>> Start Data block

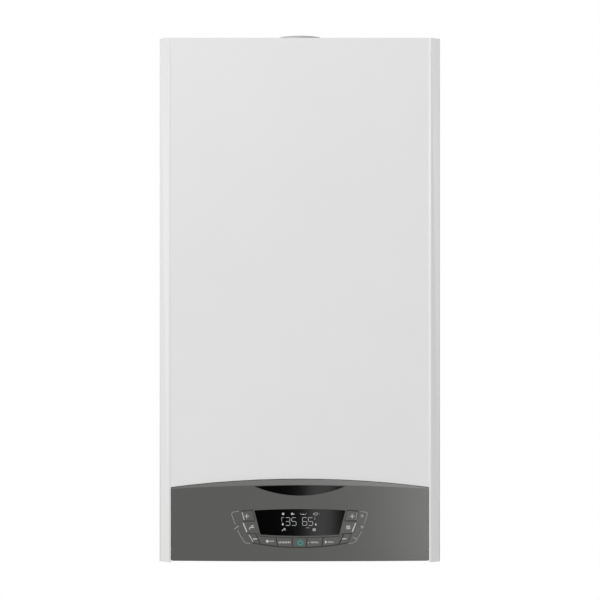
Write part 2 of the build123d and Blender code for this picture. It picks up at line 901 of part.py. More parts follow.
with BuildPart() as burner_door:
    with BuildSketch(front_plane(drum_front)):
        with Locations((drum_x, drum_z)):
            Circle(door_radius)
    extrude(amount=door_thick)
    with BuildSketch(front_plane(door_front)):
        with Locations((drum_x, drum_z)):
            with PolarLocations(door_radius - nut_size - 1, nut_count, start_angle=30):
                RegularPolygon(nut_size, 6)
    extrude(amount=nut_height)
    # ignition and flame-sensing electrodes
    with BuildSketch(front_plane(door_front)):
        with Locations((drum_x - 62, drum_z - 16), (drum_x - 46, drum_z - 44)):
            RegularPolygon(electrode_radius, 8)
    extrude(amount=electrode_length)
burner_door.part.label = "burner_door"
export_step(burner_door.part, "parts/burner_door.step")

# The fan's outlet and the cast duct meet face to face at outlet_top.
outlet_top = fan_z + fan_radius + 4
outlet_x = fan_x - fan_radius + outlet_width / 2
outlet_right = outlet_x + outlet_width / 2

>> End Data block

_Problem requirements_.
Repeat the data above exactly.

_Solution to this task_.
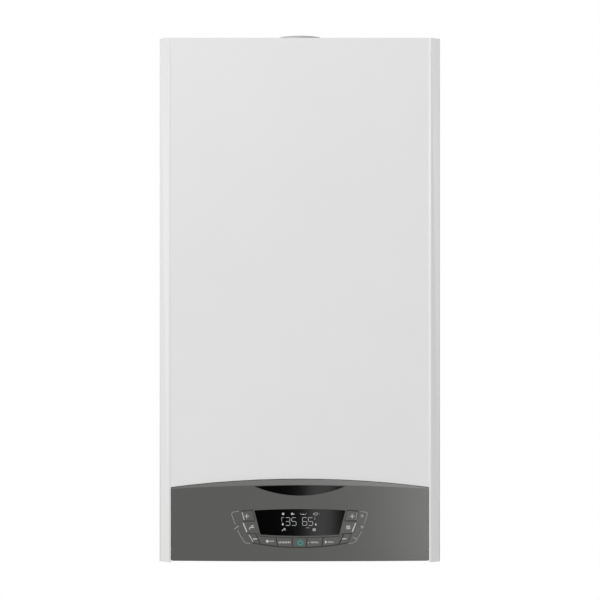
Write part 2 of the build123d and Blender code for this picture. It picks up at line 901 of part.py. More parts follow.
with BuildPart() as burner_door:
    with BuildSketch(front_plane(drum_front)):
        with Locations((drum_x, drum_z)):
            Circle(door_radius)
    extrude(amount=door_thick)
    with BuildSketch(front_plane(door_front)):
        with Locations((drum_x, drum_z)):
            with PolarLocations(door_radius - nut_size - 1, nut_count, start_angle=30):
                RegularPolygon(nut_size, 6)
    extrude(amount=nut_height)
    # ignition and flame-sensing electrodes
    with BuildSketch(front_plane(door_front)):
        with Locations((drum_x - 62, drum_z - 16), (drum_x - 46, drum_z - 44)):
            RegularPolygon(electrode_radius, 8)
    extrude(amount=electrode_length)
burner_door.part.label = "burner_door"
export_step(burner_door.part, "parts/burner_door.step")

# The fan's outlet and the cast duct meet face to face at outlet_top.
outlet_top = fan_z + fan_radius + 4
outlet_x = fan_x - fan_radius + outlet_width / 2
outlet_right = outlet_x + outlet_width / 2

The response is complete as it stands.